● Written problem
Write out exactly the lines from the line with "body = extruded(BODY, mirrored(side_corners()), head_depth" through the line with "for node in", both ends included, and no other line.

● Data excerpt

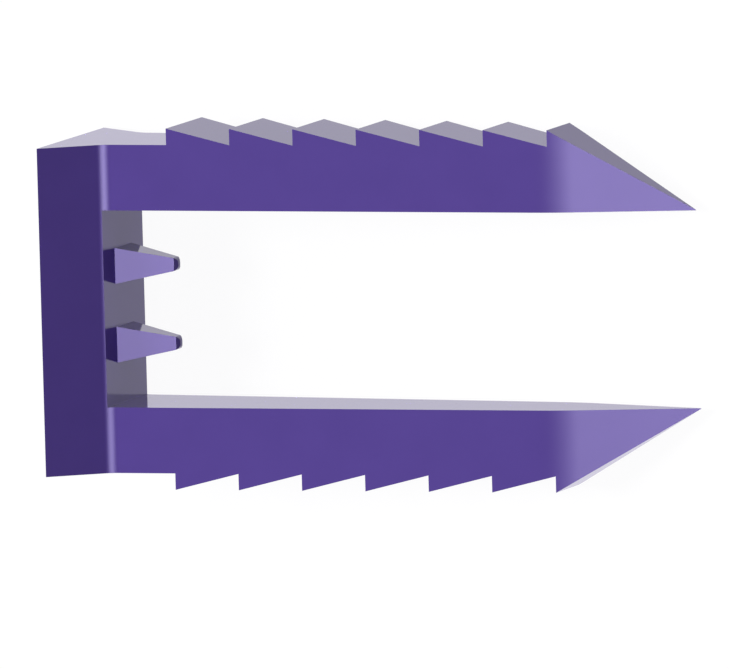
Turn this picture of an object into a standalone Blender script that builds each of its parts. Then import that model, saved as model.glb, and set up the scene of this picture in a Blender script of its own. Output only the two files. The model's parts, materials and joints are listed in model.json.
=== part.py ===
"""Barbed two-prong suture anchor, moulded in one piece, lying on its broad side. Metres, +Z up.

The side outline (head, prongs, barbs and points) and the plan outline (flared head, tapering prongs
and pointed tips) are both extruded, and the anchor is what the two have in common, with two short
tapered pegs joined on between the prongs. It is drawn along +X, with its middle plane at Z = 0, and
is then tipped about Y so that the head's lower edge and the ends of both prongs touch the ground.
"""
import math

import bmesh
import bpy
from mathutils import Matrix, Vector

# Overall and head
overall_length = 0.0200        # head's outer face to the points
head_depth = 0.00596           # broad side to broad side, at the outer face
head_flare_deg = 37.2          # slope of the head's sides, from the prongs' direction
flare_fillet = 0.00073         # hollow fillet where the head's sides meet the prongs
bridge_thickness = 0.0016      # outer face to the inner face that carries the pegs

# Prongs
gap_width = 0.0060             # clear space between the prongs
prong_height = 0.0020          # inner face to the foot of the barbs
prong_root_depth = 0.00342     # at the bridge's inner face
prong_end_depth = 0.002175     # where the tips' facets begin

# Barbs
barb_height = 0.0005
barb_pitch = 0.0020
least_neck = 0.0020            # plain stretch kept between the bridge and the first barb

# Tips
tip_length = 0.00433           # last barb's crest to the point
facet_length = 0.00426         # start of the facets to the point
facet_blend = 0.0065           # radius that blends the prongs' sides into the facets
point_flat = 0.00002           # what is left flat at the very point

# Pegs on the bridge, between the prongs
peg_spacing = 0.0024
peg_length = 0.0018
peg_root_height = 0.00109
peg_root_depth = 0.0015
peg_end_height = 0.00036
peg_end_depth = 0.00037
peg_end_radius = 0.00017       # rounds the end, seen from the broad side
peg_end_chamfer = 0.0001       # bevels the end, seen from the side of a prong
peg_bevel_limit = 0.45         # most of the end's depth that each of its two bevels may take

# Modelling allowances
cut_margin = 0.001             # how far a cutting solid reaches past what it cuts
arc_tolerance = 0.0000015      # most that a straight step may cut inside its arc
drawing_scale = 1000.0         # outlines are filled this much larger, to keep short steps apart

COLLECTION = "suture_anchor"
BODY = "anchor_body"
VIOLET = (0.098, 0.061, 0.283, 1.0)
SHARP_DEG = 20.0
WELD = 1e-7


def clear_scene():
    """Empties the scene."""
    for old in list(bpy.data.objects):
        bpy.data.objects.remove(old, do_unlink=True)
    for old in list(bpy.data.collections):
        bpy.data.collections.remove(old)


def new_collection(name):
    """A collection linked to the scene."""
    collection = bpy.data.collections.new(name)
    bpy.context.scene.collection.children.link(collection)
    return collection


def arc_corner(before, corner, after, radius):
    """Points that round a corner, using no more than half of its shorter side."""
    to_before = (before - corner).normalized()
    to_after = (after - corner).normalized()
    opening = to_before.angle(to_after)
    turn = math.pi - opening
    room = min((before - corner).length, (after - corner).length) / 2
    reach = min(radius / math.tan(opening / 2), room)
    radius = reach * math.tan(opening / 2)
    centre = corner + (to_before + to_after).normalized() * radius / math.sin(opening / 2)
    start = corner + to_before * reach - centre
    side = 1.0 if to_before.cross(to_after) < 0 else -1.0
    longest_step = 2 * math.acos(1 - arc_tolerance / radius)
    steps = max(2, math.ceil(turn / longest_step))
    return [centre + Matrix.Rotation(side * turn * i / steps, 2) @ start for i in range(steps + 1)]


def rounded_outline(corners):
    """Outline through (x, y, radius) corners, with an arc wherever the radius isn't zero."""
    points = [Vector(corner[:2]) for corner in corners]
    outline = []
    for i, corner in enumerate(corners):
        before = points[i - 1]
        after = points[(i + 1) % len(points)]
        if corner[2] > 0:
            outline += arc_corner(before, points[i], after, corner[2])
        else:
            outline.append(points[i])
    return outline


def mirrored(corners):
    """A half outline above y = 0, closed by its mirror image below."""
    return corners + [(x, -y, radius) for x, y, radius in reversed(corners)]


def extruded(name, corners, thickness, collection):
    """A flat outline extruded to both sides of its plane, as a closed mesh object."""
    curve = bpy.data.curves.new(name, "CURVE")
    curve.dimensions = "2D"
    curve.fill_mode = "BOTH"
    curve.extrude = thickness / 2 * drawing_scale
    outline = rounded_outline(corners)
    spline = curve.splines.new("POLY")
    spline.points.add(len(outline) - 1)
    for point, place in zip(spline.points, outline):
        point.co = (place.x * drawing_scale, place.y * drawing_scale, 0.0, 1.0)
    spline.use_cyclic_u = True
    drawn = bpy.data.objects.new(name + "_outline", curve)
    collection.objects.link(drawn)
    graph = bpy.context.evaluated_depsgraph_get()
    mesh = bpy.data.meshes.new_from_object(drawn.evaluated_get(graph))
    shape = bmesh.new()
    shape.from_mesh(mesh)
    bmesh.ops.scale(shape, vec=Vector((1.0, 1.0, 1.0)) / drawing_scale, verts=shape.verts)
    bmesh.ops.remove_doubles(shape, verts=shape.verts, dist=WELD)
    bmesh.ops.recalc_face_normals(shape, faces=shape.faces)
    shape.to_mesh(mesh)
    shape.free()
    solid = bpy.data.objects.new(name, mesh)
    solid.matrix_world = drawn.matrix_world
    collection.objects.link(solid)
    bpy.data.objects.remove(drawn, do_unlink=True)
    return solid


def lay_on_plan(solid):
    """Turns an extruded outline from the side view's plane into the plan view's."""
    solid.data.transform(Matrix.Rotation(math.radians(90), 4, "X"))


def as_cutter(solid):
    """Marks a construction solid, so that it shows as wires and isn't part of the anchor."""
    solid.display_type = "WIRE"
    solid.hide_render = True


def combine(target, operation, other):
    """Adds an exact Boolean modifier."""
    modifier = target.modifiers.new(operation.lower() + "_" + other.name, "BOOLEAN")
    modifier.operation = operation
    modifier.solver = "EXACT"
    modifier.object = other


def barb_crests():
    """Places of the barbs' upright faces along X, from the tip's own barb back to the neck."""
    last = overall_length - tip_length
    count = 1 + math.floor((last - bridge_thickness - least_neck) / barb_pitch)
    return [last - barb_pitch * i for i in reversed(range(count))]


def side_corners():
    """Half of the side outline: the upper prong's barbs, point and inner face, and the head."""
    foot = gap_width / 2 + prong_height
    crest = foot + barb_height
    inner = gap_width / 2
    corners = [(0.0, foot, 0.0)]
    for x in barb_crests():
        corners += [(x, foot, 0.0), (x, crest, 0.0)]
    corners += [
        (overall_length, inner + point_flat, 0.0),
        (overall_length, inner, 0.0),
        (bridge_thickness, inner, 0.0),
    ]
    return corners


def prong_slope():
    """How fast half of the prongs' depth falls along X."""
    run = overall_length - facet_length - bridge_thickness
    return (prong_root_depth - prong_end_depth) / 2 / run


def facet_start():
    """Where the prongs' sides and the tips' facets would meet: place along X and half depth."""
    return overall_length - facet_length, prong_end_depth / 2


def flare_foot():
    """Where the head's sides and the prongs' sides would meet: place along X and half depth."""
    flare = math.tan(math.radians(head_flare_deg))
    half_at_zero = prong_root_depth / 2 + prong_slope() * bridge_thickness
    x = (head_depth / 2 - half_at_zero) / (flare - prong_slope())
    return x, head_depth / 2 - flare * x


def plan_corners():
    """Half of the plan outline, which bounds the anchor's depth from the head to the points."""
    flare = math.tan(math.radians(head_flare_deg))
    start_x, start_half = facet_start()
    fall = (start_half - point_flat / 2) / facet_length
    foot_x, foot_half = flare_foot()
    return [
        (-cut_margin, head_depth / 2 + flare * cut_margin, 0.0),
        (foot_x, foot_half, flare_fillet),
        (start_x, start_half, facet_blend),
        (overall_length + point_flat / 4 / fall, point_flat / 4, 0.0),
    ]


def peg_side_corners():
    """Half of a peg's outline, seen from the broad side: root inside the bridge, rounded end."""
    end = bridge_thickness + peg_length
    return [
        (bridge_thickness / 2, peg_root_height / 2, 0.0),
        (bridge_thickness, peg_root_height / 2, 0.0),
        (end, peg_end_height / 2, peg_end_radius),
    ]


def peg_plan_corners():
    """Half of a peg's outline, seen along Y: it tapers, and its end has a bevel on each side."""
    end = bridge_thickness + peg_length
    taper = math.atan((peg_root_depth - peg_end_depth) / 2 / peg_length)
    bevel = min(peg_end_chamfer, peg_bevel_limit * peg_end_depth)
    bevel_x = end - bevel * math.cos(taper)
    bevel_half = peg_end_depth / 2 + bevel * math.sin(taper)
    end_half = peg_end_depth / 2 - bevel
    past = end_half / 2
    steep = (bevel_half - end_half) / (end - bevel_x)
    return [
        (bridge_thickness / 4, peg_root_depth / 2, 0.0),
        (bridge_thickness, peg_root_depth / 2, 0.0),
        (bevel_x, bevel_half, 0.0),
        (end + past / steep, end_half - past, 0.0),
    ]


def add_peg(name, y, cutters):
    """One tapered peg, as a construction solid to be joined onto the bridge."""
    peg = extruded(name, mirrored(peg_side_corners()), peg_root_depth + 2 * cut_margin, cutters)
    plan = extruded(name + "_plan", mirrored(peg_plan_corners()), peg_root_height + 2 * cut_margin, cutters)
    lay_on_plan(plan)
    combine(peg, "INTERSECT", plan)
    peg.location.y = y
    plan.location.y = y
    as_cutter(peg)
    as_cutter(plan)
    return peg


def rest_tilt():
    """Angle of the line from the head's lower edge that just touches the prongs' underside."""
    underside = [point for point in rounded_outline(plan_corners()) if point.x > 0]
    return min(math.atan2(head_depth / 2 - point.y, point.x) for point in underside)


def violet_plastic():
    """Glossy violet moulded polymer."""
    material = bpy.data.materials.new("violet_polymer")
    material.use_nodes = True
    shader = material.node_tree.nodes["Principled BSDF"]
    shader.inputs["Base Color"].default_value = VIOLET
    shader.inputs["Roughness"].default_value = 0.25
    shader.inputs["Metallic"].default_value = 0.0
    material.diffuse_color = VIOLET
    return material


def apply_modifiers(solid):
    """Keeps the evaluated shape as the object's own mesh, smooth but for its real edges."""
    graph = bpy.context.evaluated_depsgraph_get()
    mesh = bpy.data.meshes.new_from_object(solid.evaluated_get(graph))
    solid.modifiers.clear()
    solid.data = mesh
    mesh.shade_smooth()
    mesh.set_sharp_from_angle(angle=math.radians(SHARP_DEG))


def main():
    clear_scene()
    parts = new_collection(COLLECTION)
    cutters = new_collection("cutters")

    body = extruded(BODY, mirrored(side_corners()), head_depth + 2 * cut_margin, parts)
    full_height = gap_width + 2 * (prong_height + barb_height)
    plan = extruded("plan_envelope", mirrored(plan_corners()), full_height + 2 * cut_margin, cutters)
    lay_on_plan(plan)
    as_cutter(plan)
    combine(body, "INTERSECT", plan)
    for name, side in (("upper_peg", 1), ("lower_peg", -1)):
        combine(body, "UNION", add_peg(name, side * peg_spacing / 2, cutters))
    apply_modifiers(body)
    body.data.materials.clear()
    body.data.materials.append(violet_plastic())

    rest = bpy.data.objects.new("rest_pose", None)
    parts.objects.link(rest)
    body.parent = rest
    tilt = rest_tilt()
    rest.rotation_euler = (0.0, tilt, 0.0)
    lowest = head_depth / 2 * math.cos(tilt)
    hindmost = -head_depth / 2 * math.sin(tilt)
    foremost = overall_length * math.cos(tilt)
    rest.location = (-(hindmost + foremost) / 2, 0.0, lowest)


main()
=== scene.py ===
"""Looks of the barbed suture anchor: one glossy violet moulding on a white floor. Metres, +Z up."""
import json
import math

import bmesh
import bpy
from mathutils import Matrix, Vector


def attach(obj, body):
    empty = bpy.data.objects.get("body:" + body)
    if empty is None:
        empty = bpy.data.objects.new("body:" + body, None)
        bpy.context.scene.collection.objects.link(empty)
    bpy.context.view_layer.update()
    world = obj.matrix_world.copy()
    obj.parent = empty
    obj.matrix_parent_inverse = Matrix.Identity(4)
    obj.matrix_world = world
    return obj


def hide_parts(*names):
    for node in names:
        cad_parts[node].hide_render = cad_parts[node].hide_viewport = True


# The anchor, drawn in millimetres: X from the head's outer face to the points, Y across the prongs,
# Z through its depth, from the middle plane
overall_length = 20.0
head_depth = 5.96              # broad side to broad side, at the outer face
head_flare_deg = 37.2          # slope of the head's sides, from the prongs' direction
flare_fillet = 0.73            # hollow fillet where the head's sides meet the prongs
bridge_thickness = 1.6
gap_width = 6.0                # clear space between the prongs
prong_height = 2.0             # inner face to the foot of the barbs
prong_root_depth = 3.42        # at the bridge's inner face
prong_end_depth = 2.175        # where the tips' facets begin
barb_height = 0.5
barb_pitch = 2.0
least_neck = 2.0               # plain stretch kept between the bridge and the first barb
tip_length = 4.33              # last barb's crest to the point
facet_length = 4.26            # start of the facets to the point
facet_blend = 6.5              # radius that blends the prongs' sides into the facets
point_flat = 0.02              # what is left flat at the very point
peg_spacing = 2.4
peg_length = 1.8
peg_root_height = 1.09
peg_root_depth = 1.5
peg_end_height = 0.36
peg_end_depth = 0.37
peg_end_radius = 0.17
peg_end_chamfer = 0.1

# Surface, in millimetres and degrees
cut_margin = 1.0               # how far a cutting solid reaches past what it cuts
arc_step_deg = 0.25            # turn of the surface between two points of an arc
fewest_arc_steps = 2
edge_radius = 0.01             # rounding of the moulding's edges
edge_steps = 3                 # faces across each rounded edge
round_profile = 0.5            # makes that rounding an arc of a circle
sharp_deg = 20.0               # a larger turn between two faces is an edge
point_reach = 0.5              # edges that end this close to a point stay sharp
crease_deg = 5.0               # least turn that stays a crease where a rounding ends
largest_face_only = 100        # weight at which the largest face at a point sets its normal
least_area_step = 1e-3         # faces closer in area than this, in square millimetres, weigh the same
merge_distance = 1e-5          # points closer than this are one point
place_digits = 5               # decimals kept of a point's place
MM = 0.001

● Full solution
    body = extruded(BODY, mirrored(side_corners()), head_depth + 2 * cut_margin, parts)
    full_height = gap_width + 2 * (prong_height + barb_height)
    plan = extruded("plan_envelope", mirrored(plan_corners()), full_height + 2 * cut_margin, cutters)
    lay_on_plan(plan)
    as_cutter(plan)
    combine(body, "INTERSECT", plan)
    for name, side in (("upper_peg", 1), ("lower_peg", -1)):
        combine(body, "UNION", add_peg(name, side * peg_spacing / 2, cutters))
    apply_modifiers(body)
    body.data.materials.clear()
    body.data.materials.append(violet_plastic())

    rest = bpy.data.objects.new("rest_pose", None)
    parts.objects.link(rest)
    body.parent = rest
    tilt = rest_tilt()
    rest.rotation_euler = (0.0, tilt, 0.0)
    lowest = head_depth / 2 * math.cos(tilt)
    hindmost = -head_depth / 2 * math.sin(tilt)
    foremost = overall_length * math.cos(tilt)
    rest.location = (-(hindmost + foremost) / 2, 0.0, lowest)


main()
=== scene.py ===
"""Looks of the barbed suture anchor: one glossy violet moulding on a white floor. Metres, +Z up."""
import json
import math

import bmesh
import bpy
from mathutils import Matrix, Vector


def attach(obj, body):
    empty = bpy.data.objects.get("body:" + body)
    if empty is None:
        empty = bpy.data.objects.new("body:" + body, None)
        bpy.context.scene.collection.objects.link(empty)
    bpy.context.view_layer.update()
    world = obj.matrix_world.copy()
    obj.parent = empty
    obj.matrix_parent_inverse = Matrix.Identity(4)
    obj.matrix_world = world
    return obj


def hide_parts(*names):
    for node in names:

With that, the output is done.